Here is how the court described the other voting procedures: “Early voting thus increases opportunities to vote for those who have difficulty getting to their polling place on Election Day.” “Prior to [the new voting law], same-day registration allowed eligible North Carolinians to register in person at an early voting site at the same time as casting their ballots. … Same-day registration … provided an easy avenue to re-register for those who moved frequently, and allowed those with low literacy skills or other difficulty completing a registration form to receive personal assistance from poll workers.” “Out-of-precinct voting required the Board of Elections in each county to count the provisional ballot of an Election Day voter who appeared at the wrong precinct, but in the correct county, for all of the ballot items for which the voter was eligible to vote.
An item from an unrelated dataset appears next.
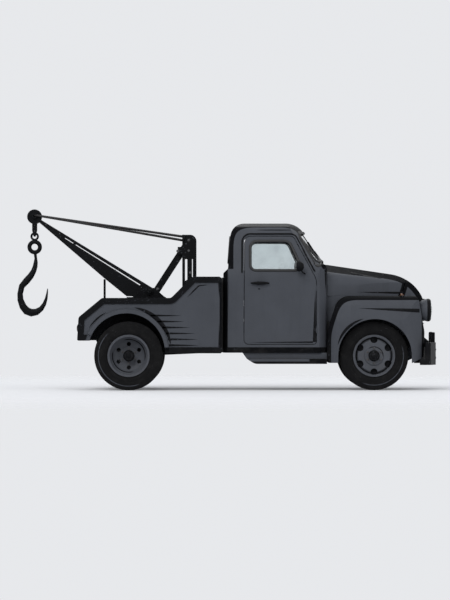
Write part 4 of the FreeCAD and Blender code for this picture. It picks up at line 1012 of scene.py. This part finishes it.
def grille():
    """Rounded bars in front of the nose slots, with a screen of wire behind them, and the bumper's bolts."""
    nose = surface("nose_panel")
    slot_low, pitch, slot_high, count, half = 0.760, 0.060, 0.040, 7, 0.250
    heap = Heap()
    for i in range(count + 1):
        z = slot_low + i * pitch - (pitch - slot_high) / 2
        points, _ = line_up(nose, [((4, -half + 2 * half * k / 24, z), AFT) for k in range(25)])
        if len(points) > 3:
            heap.add(sweep(points, bead_section(0.017, 0.009), False, FORE))
    heap.make("grille_bars", "chrome", smooth=50)
    mesh = Heap()
    x, top = nose_low.x + 0.075, slot_low + count * pitch
    for k in range(31):
        y = -half + 2 * half * k / 30
        mesh.add(sweep([(x, y, slot_low - 0.01), (x, y, top)], circle(0.0016, 5), False, FORE))
    for k in range(27):
        z = slot_low + (top - slot_low) * k / 26
        mesh.add(sweep([(x + 0.003, -half, z), (x + 0.003, half, z)], circle(0.0016, 5)))
    mesh.make("grille_screen", "steel", smooth=60)
    heap = Heap()
    places = line_up(surface("front_bumper"), [((4, y, z), AFT) for y in (-0.62, -0.40, 0.40, 0.62)
                                               for z in (0.42, 0.53)])
    for place, normal in zip(*places):
        heap.add(dome(0.017, 0.009, 20), facing(place, normal))
    heap.make("bumper_bolts", "steel", smooth=50)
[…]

This provision assisted those who moved frequently, or who mistook a voting site as being in their correct precinct. …” “Preregistration permitted 16- and 17-year-olds, when obtaining driver’s licenses or attending mandatory high school registration drives, to identify themselves and indicate their intent to vote. This allowed County Boards of Elections to verify eligibility and automatically register eligible citizens once they reached eighteen.” “Although preregistration increased turnout among young adult voters, [the legislature] eliminated it.”
The Supreme Court’s lifting of preclearance: Shelby County v. Holder, — U.S. — (June 25, 2013).
Text of Voter ID amendment ballot language.
Updated (10/19): Added “Now the legislative leaders …” sentence in the conclusion; made clarifying edits.